The Power of Progress Indicators
People are more likely to complete a task when they can see progress. This is called the Zeigarnik Effect — unfinished tasks stay in our minds until complete.
Use a clear step indicator in your checkout. Show users exactly where they are — Step 1 of 3, for example. This reduces anxiety and increases completion rates.
Additionally, save progress automatically. If a user leaves and returns, their cart and form data should still be there. This reduces re-entry friction significantly.
Abandoned Cart Recovery Strategies
Even with a perfect checkout, some users will leave. Recovery strategies bring them back. Send abandoned cart emails within one hour of drop-off. Studies show these emails recover around 5-10% of abandoned carts. Keep the email short, friendly, and include a direct link back to the cart.
Use retargeting ads to remind users of what they left behind. Personalised ads with the exact product they viewed perform significantly better than generic promotions.
Furthermore, consider exit-intent popups. When a user moves their mouse toward the browser’s close button, trigger a popup with a small incentive — free shipping or a discount code.
Optimising Mobile Checkout
More than 60% of online shopping now happens on mobile devices. Yet mobile conversion rates lag behind desktop by a wide margin.
Mobile checkout must be frictionless. Use large, tappable buttons. Auto-detect card details using the camera. Enable one-click payments options like Apple Pay or Google Pay.
Test your checkout flow on multiple devices regularly. What works on desktop often breaks on mobile.

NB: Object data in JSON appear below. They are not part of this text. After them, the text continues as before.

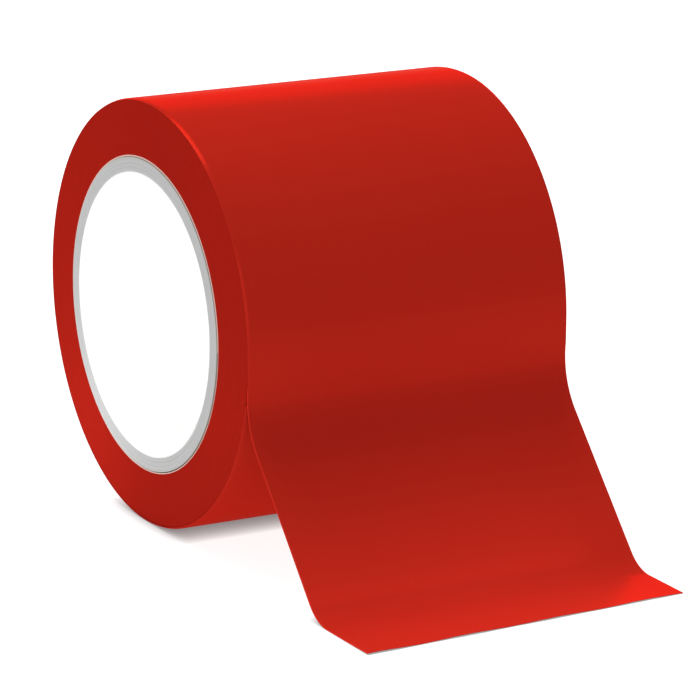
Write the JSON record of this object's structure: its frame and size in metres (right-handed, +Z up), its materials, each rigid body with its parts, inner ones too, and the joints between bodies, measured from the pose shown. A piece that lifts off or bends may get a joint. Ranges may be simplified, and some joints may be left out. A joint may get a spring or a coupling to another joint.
{
  "type": "duct tape roll",
  "caption": "Wide roll of cloth-backed adhesive tape wound on a paper core, with a free tail hanging from its front to the surface it stands on.",
  "frame": {"origin": "middle of the core's bore, on the roll's axis, half way along the core", "axes": "+Y along the roll's axis, +X towards the front where the tail leaves the roll, +Z up; the roll and its tail stand on the plane Z = -0.0578 m"},
  "size_m": [0.1789, 0.0982, 0.1156],
  "materials": {
    "red_film": "satin, smooth",
    "cotton_scrim": "open woven yarn",
    "grey_adhesive": "tacky, satin",
    "white_liner": "smooth, matt",
    "grey_board": "matt, cut edge",
    "pale_board": "matt, cut edge"
  },
  "bodies": {
    "roll": {"core_liner": "white_liner", "core_board_inner": "grey_board", "core_board_middle": "grey_board", "core_board_outer": "grey_board", "core_cover": "pale_board", "tape_windings": "red_film"},
    "outer_turn": {"outer_turn_film": "red_film", "outer_turn_scrim": "cotton_scrim", "outer_turn_adhesive": "grey_adhesive"},
    "tail": {"tail_film": "red_film", "tail_scrim": "cotton_scrim", "tail_adhesive": "grey_adhesive"},
    "free_end": {"free_end_film": "red_film", "free_end_scrim": "cotton_scrim", "free_end_adhesive": "grey_adhesive"}
  },
  "joints": [
    {"name": "unwind", "type": "hinge", "parent": "roll", "child": "outer_turn", "pos_m": [0, 0, 0], "axis": [0, -1, 0], "continuous": true},
    {"name": "tail_lift", "type": "hinge", "parent": "outer_turn", "child": "tail", "pos_m": [0.05802, 0, -0.01401], "axis": [0, -1, 0], "range_deg": [-30, 90]},
    {"name": "end_curl", "type": "hinge", "parent": "tail", "child": "free_end", "pos_m": [0.09541, 0, -0.05662], "axis": [0, -1, 0], "range_deg": [-47, 80]}
  ]
}
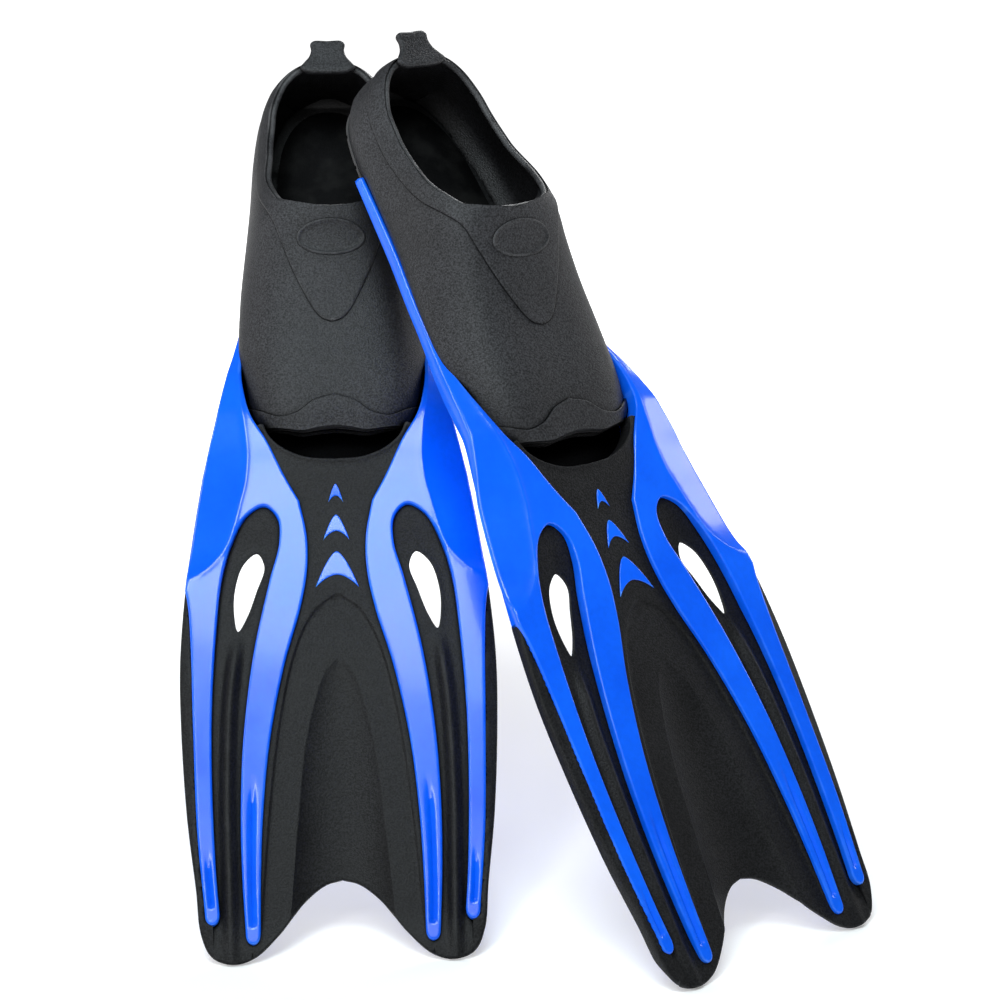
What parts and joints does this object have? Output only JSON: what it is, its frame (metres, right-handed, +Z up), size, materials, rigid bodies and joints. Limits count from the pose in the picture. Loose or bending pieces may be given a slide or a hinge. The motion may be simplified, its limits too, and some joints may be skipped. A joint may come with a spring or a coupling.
{
  "type": "pair of swim fins",
  "caption": "Pair of full-foot swim fins with soft black foot pockets and flexible blades stiffened by blue Y-shaped ribs.",
  "frame": {"origin": "floor level under the middle of the pair's bounding box", "axes": "+Z up; both fins stand on their blade tips and lean back towards +Y, tops of the blades facing -Y; +X is towards the right-hand fin"},
  "size_m": [0.4294, 0.4688, 0.5139],
  "materials": {
    "pocket_rubber": "matt, fine moulded grain",
    "trim_rubber": "matt, fine moulded grain",
    "insole_rubber": "matt",
    "sole_rubber": "matt, grooved",
    "blade_rubber": "satin, fine grain",
    "blue_plastic": "glossy, smooth moulded"
  },
  "bodies": {
    "left_foot": {"left_foot_pocket": "pocket_rubber", "left_collar": "trim_rubber", "left_rim_bead": "trim_rubber", "left_badge": "trim_rubber", "left_toe_band": "pocket_rubber", "left_footbed": "insole_rubber", "left_outsole": "sole_rubber", "left_sole_frame": "blue_plastic", "left_toe_bridge": "blade_rubber"},
    "left_blade": {"left_centre_panel": "blade_rubber", "left_fork_left": "blue_plastic", "left_fork_right": "blue_plastic", "left_channel_left": "blade_rubber", "left_channel_right": "blade_rubber", "left_edge_left": "blade_rubber", "left_edge_right": "blade_rubber", "left_chevrons": "blue_plastic"},
    "left_tab": {"left_heel_tab": "pocket_rubber"},
    "right_foot": {"right_foot_pocket": "pocket_rubber", "right_collar": "trim_rubber", "right_rim_bead": "trim_rubber", "right_badge": "trim_rubber", "right_toe_band": "pocket_rubber", "right_footbed": "insole_rubber", "right_outsole": "sole_rubber", "right_sole_frame": "blue_plastic", "right_toe_bridge": "blade_rubber"},
    "right_blade": {"right_centre_panel": "blade_rubber", "right_fork_left": "blue_plastic", "right_fork_right": "blue_plastic", "right_channel_left": "blade_rubber", "right_channel_right": "blade_rubber", "right_edge_left": "blade_rubber", "right_edge_right": "blade_rubber", "right_chevrons": "blue_plastic"},
    "right_tab": {"right_heel_tab": "pocket_rubber"}
  },
  "joints": [
    {"name": "left_blade_flex", "type": "hinge", "parent": "left_foot", "child": "left_blade", "pos_m": [-0.12128, 0.00107, 0.24713], "axis": [0.9981, 0.061, 0], "range_deg": [-15, 15], "stiffness_Nm_per_rad": 45},
    {"name": "left_tab_flex", "type": "hinge", "parent": "left_foot", "child": "left_tab", "pos_m": [-0.13284, 0.19008, 0.48292], "axis": [0.9981, 0.061, 0], "range_deg": [-30, 40], "stiffness_Nm_per_rad": 0.4},
    {"name": "right_blade_flex", "type": "hinge", "parent": "right_foot", "child": "right_blade", "pos_m": [0.0395, -0.04219, 0.25662], "axis": [0.788, 0.6157, 0], "range_deg": [-15, 15], "stiffness_Nm_per_rad": 45},
    {"name": "right_tab_flex", "type": "hinge", "parent": "right_foot", "child": "right_tab", "pos_m": [-0.06959, 0.09744, 0.50168], "axis": [0.788, 0.6157, 0], "range_deg": [-30, 40], "stiffness_Nm_per_rad": 0.4},
    {"name": "right_fin_apart", "type": "slide", "parent": "left_foot", "child": "right_foot", "axis": [1, 0, 0], "range_m": [0, 0.25]}
  ]
}
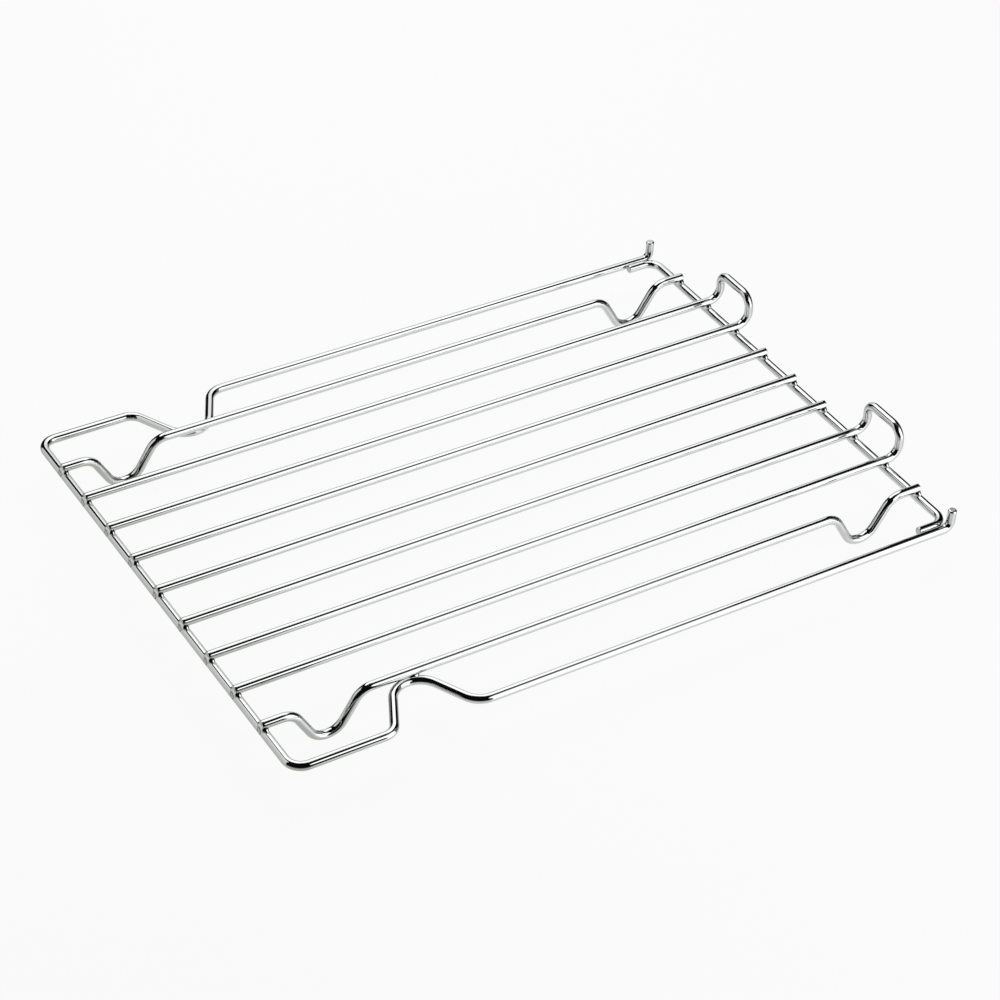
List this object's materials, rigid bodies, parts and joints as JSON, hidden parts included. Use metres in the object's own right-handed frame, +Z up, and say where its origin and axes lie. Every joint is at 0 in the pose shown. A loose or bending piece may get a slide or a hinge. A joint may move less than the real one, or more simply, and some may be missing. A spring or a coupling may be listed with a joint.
{
  "type": "oven rack",
  "caption": "Chromed wire oven rack: long bars on a bent frame wire, dipped feet, side jogs, looped back stops and upturned rear tips.",
  "frame": {"origin": "middle of the rack, on the surface that its feet stand on", "axes": "+Y from the front cross wire to the rear one, +X across to the right-hand side rail as seen from the front, +Z up"},
  "size_m": [0.3, 0.4142, 0.0445],
  "materials": {
    "chrome": "bright chrome plate on round steel wire, with a faint drawn grain along the wire"
  },
  "bodies": {
    "root": {"frame_wire": "chrome", "rear_cross_wire": "chrome", "foot_bar_right": "chrome", "foot_bar_left": "chrome", "stop_bar_right": "chrome", "stop_bar_left": "chrome", "plain_bar_right": "chrome", "plain_bar_middle": "chrome", "plain_bar_left": "chrome"}
  },
  "joints": []
}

Fix every point of friction you find.
Key Takeaways
The psychology of payments reveals that checkout drop-off is rarely about the product. It is about friction, fear, and lost trust.
Remove surprise costs. Simplify your forms. Build trust signals. Offer multiple payment methods. And keep your checkout fast, clean, and focused.
When you understand what users feel at checkout, you can design a process that feels effortless. Fewer drop-offs mean more revenue. Start optimising your checkout today.